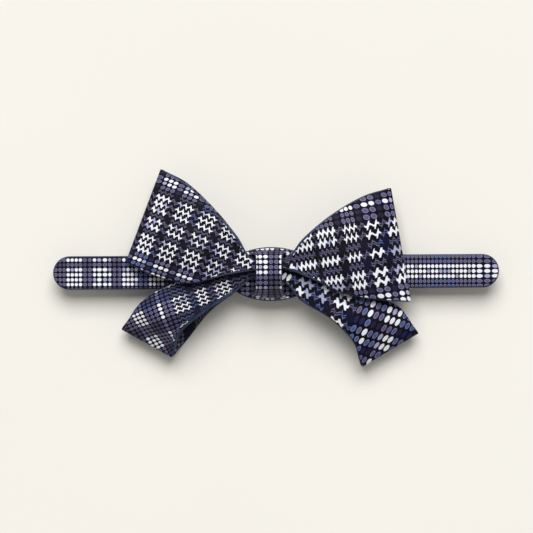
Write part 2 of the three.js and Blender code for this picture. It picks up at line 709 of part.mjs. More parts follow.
function clip(side) {
  const name = side > 0 ? "right_clip_" : "left_clip_";
  const group = new THREE.Group();
  const base = piece(name + "base_plate", clipBase(), NICKEL);
  const lever = piece(name + "lever", clipLever(), NICKEL);
  const pin = piece(name + "hinge_pin", hingePin(), STEEL);
  const spring = piece(name + "torsion_spring", torsionSpring(), STEEL);
  const rivets = Object.entries(RIVETS).map(([place, along]) => {
    const mesh = piece(name + place + "_rivet", rivet(), STEEL);
    mesh.position.x = along;
    return mesh;
  });
  group.add(base, lever, pin, spring, ...rivets);
  group.rotation.z = side > 0 ? 0 : Math.PI;
  group.position.set(side * HINGE_X, 0, HINGE_HEIGHT);
  return group;
}

// ---------------------------------------------------------------- the tie

const binding = waistBinding();
const tie = new THREE.Group();
tie.add(...strap(), ...ovalBase(), binding.mesh, ...bows(), ...knotBand(binding), ...seamStitches());
tie.add(clip(-1), clip(1));

// The frame's origin is at the middle of the tie's box, on the surface that it lies on.
tie.updateMatrixWorld(true);
const box = new THREE.Box3().setFromObject(tie, true);
tie.position.set(-(box.min.x + box.max.x) / 2, -(box.min.y + box.max.y) / 2, -box.min.z);

const root = new THREE.Group();
root.add(tie);
export default root;
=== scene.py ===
"""The looks of a pre-tied bow tie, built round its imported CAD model. Lengths are in millimetres up to
the point where a mesh is made, and in metres from there on."""

import math

import bpy
import numpy as np
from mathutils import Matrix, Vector


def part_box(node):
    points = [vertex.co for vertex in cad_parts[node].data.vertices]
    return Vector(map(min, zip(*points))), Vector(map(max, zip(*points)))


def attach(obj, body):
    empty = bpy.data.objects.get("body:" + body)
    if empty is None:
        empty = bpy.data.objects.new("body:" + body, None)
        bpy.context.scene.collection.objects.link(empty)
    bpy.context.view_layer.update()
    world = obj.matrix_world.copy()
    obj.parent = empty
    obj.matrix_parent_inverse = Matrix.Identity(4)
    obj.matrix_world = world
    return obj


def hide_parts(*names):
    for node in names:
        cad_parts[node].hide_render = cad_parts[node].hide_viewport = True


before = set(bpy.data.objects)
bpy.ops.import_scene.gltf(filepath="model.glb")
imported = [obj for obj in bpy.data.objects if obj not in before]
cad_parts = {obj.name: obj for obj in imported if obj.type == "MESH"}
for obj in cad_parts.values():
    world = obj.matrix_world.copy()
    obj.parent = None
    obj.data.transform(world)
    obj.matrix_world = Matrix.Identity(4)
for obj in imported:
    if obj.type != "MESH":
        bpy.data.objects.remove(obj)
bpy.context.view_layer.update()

MM = 0.001

# ---------------------------------------------------------------- sizes, as in the CAD

CLOTH = 0.4
CORE = 0.8
BOND = 0.14
RIM = 0.5
PLY = CORE + 2 * (BOND + CLOTH)
STRAP_LENGTH = 191.8
STRAP_WIDTH = 14.4
STRAP_BACK = 8.6
STRAP_CORE_BACK = STRAP_BACK + CLOTH + BOND
STRAP_FACE_BACK = STRAP_CORE_BACK + CORE + BOND
STRAP_TOP = STRAP_FACE_BACK + CLOTH
OVAL_X, OVAL_Y = -2.2, -0.9
OVAL_LENGTH = 39.6
OVAL_HEIGHT = 23.2
OVAL_CORE_BACK = STRAP_TOP + BOND
OVAL_FACE_BACK = OVAL_CORE_BACK + CORE + BOND
OVAL_TOP = OVAL_FACE_BACK + CLOTH
SLOT_WALL = 1.0
SLOT_CLEARANCE = 0.4
SLOT_WIDTH = CORE + BOND + CLOTH + 2 * SLOT_CLEARANCE
SLOT_MIDDLE = OVAL_HEIGHT / 2 - SLOT_WALL - SLOT_WIDTH / 2
KNOT_X = -3.1
KNOT_WIDTH = 11.4
WAIST_REACH = 6.5
BINDING = 0.4
LOWER_BACK = OVAL_TOP + BOND + BINDING + BOND + PLY / 2
LOWER_FRONT = LOWER_BACK + PLY + BOND
UPPER_BACK = LOWER_FRONT + PLY + BOND
UPPER_FRONT = UPPER_BACK + PLY + BOND
CREST = UPPER_FRONT + PLY / 2 + BOND + BINDING + BOND + CORE / 2
ON_STRAP = STRAP_TOP + BOND + PLY / 2
ON_TABLE = PLY / 2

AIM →
Write the listing out again, exactly as it reads.

SOLUTION TO THIS TASK →
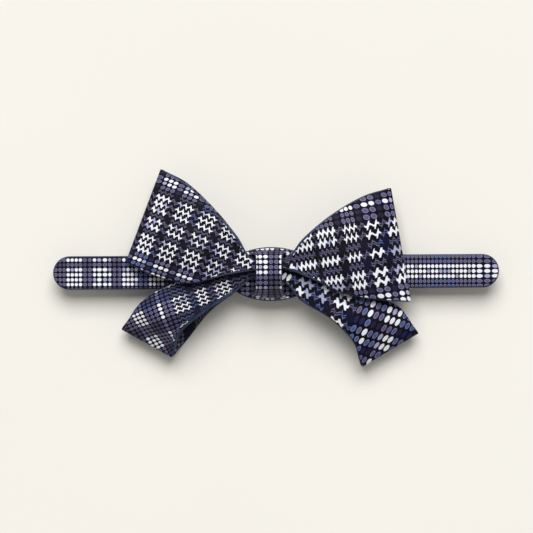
Write part 2 of the three.js and Blender code for this picture. It picks up at line 709 of part.mjs. More parts follow.
function clip(side) {
  const name = side > 0 ? "right_clip_" : "left_clip_";
  const group = new THREE.Group();
  const base = piece(name + "base_plate", clipBase(), NICKEL);
  const lever = piece(name + "lever", clipLever(), NICKEL);
  const pin = piece(name + "hinge_pin", hingePin(), STEEL);
  const spring = piece(name + "torsion_spring", torsionSpring(), STEEL);
  const rivets = Object.entries(RIVETS).map(([place, along]) => {
    const mesh = piece(name + place + "_rivet", rivet(), STEEL);
    mesh.position.x = along;
    return mesh;
  });
  group.add(base, lever, pin, spring, ...rivets);
  group.rotation.z = side > 0 ? 0 : Math.PI;
  group.position.set(side * HINGE_X, 0, HINGE_HEIGHT);
  return group;
}

// ---------------------------------------------------------------- the tie

const binding = waistBinding();
const tie = new THREE.Group();
tie.add(...strap(), ...ovalBase(), binding.mesh, ...bows(), ...knotBand(binding), ...seamStitches());
tie.add(clip(-1), clip(1));

// The frame's origin is at the middle of the tie's box, on the surface that it lies on.
tie.updateMatrixWorld(true);
const box = new THREE.Box3().setFromObject(tie, true);
tie.position.set(-(box.min.x + box.max.x) / 2, -(box.min.y + box.max.y) / 2, -box.min.z);

const root = new THREE.Group();
root.add(tie);
export default root;
=== scene.py ===
"""The looks of a pre-tied bow tie, built round its imported CAD model. Lengths are in millimetres up to
the point where a mesh is made, and in metres from there on."""

import math

import bpy
import numpy as np
from mathutils import Matrix, Vector


def part_box(node):
    points = [vertex.co for vertex in cad_parts[node].data.vertices]
    return Vector(map(min, zip(*points))), Vector(map(max, zip(*points)))


def attach(obj, body):
    empty = bpy.data.objects.get("body:" + body)
    if empty is None:
        empty = bpy.data.objects.new("body:" + body, None)
        bpy.context.scene.collection.objects.link(empty)
    bpy.context.view_layer.update()
    world = obj.matrix_world.copy()
    obj.parent = empty
    obj.matrix_parent_inverse = Matrix.Identity(4)
    obj.matrix_world = world
    return obj


def hide_parts(*names):
    for node in names:
        cad_parts[node].hide_render = cad_parts[node].hide_viewport = True


before = set(bpy.data.objects)
bpy.ops.import_scene.gltf(filepath="model.glb")
imported = [obj for obj in bpy.data.objects if obj not in before]
cad_parts = {obj.name: obj for obj in imported if obj.type == "MESH"}
for obj in cad_parts.values():
    world = obj.matrix_world.copy()
    obj.parent = None
    obj.data.transform(world)
    obj.matrix_world = Matrix.Identity(4)
for obj in imported:
    if obj.type != "MESH":
        bpy.data.objects.remove(obj)
bpy.context.view_layer.update()

MM = 0.001

# ---------------------------------------------------------------- sizes, as in the CAD

CLOTH = 0.4
CORE = 0.8
BOND = 0.14
RIM = 0.5
PLY = CORE + 2 * (BOND + CLOTH)
STRAP_LENGTH = 191.8
STRAP_WIDTH = 14.4
STRAP_BACK = 8.6
STRAP_CORE_BACK = STRAP_BACK + CLOTH + BOND
STRAP_FACE_BACK = STRAP_CORE_BACK + CORE + BOND
STRAP_TOP = STRAP_FACE_BACK + CLOTH
OVAL_X, OVAL_Y = -2.2, -0.9
OVAL_LENGTH = 39.6
OVAL_HEIGHT = 23.2
OVAL_CORE_BACK = STRAP_TOP + BOND
OVAL_FACE_BACK = OVAL_CORE_BACK + CORE + BOND
OVAL_TOP = OVAL_FACE_BACK + CLOTH
SLOT_WALL = 1.0
SLOT_CLEARANCE = 0.4
SLOT_WIDTH = CORE + BOND + CLOTH + 2 * SLOT_CLEARANCE
SLOT_MIDDLE = OVAL_HEIGHT / 2 - SLOT_WALL - SLOT_WIDTH / 2
KNOT_X = -3.1
KNOT_WIDTH = 11.4
WAIST_REACH = 6.5
BINDING = 0.4
LOWER_BACK = OVAL_TOP + BOND + BINDING + BOND + PLY / 2
LOWER_FRONT = LOWER_BACK + PLY + BOND
UPPER_BACK = LOWER_FRONT + PLY + BOND
UPPER_FRONT = UPPER_BACK + PLY + BOND
CREST = UPPER_FRONT + PLY / 2 + BOND + BINDING + BOND + CORE / 2
ON_STRAP = STRAP_TOP + BOND + PLY / 2
ON_TABLE = PLY / 2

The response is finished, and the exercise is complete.